DATASET CONTENT:
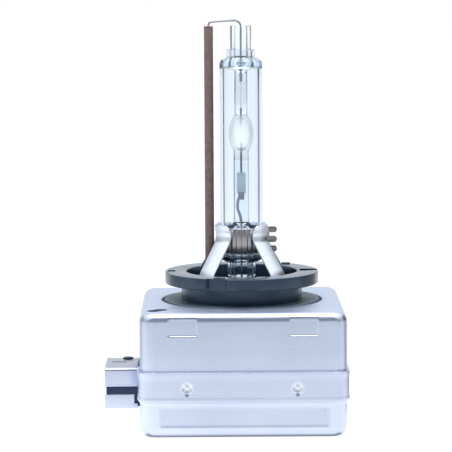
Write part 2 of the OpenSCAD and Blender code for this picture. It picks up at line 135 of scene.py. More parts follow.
def ring_faces(rows, count, closed_rows):
    """Quads between closed rows of count points each."""
    faces = []
    for i in range(rows if closed_rows else rows - 1):
        for j in range(count):
            a, b = i * count, ((i + 1) % rows) * count
            k = (j + 1) % count
            faces.append((a + j, a + k, b + k, b + j))
    return faces


def end_faces(rows, count):
    """The two faces that close the first and the last of the rows."""
    last = (rows - 1) * count
    return [tuple(range(count)), tuple(range(last, last + count))]


def lathe(outline, steps=128):
    """Turns a closed outline of (radius, height) about Z. Points on the axis are merged later."""
    points = []
    for radius, height in outline:
        for j in range(steps):
            a = 2 * math.pi * j / steps
            points.append((radius * math.cos(a), radius * math.sin(a), height))
    return points, ring_faces(len(outline), steps, True)


def sweep(path, radius):
    """A round wire along a path of points, with a frame carried along it without twist."""
    points = []
    sides = 16
    path = [Vector(p) for p in path]
    tangent = (path[1] - path[0]).normalized()
    side = tangent.orthogonal().normalized()
    for i, here in enumerate(path):
        ahead = path[min(i + 1, len(path) - 1)] - path[max(i - 1, 0)]
        turn = tangent.rotation_difference(ahead.normalized())
        side = (turn @ side).normalized()
        tangent = ahead.normalized()
        other = tangent.cross(side)
        for j in range(sides):
            a = 2 * math.pi * j / sides
            points.append(here + radius * (math.cos(a) * side + math.sin(a) * other))
    return points, ring_faces(len(path), sides, False) + end_faces(len(path), sides)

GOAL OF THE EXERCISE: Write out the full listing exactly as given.

ANSWER FOR THIS EXERCISE:
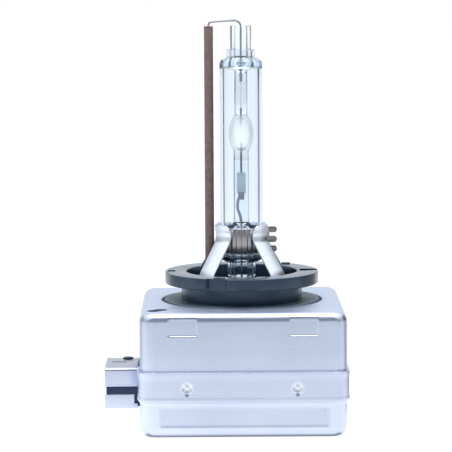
Write part 2 of the OpenSCAD and Blender code for this picture. It picks up at line 135 of scene.py. More parts follow.
def ring_faces(rows, count, closed_rows):
    """Quads between closed rows of count points each."""
    faces = []
    for i in range(rows if closed_rows else rows - 1):
        for j in range(count):
            a, b = i * count, ((i + 1) % rows) * count
            k = (j + 1) % count
            faces.append((a + j, a + k, b + k, b + j))
    return faces


def end_faces(rows, count):
    """The two faces that close the first and the last of the rows."""
    last = (rows - 1) * count
    return [tuple(range(count)), tuple(range(last, last + count))]


def lathe(outline, steps=128):
    """Turns a closed outline of (radius, height) about Z. Points on the axis are merged later."""
    points = []
    for radius, height in outline:
        for j in range(steps):
            a = 2 * math.pi * j / steps
            points.append((radius * math.cos(a), radius * math.sin(a), height))
    return points, ring_faces(len(outline), steps, True)


def sweep(path, radius):
    """A round wire along a path of points, with a frame carried along it without twist."""
    points = []
    sides = 16
    path = [Vector(p) for p in path]
    tangent = (path[1] - path[0]).normalized()
    side = tangent.orthogonal().normalized()
    for i, here in enumerate(path):
        ahead = path[min(i + 1, len(path) - 1)] - path[max(i - 1, 0)]
        turn = tangent.rotation_difference(ahead.normalized())
        side = (turn @ side).normalized()
        tangent = ahead.normalized()
        other = tangent.cross(side)
        for j in range(sides):
            a = 2 * math.pi * j / sides
            points.append(here + radius * (math.cos(a) * side + math.sin(a) * other))
    return points, ring_faces(len(path), sides, False) + end_faces(len(path), sides)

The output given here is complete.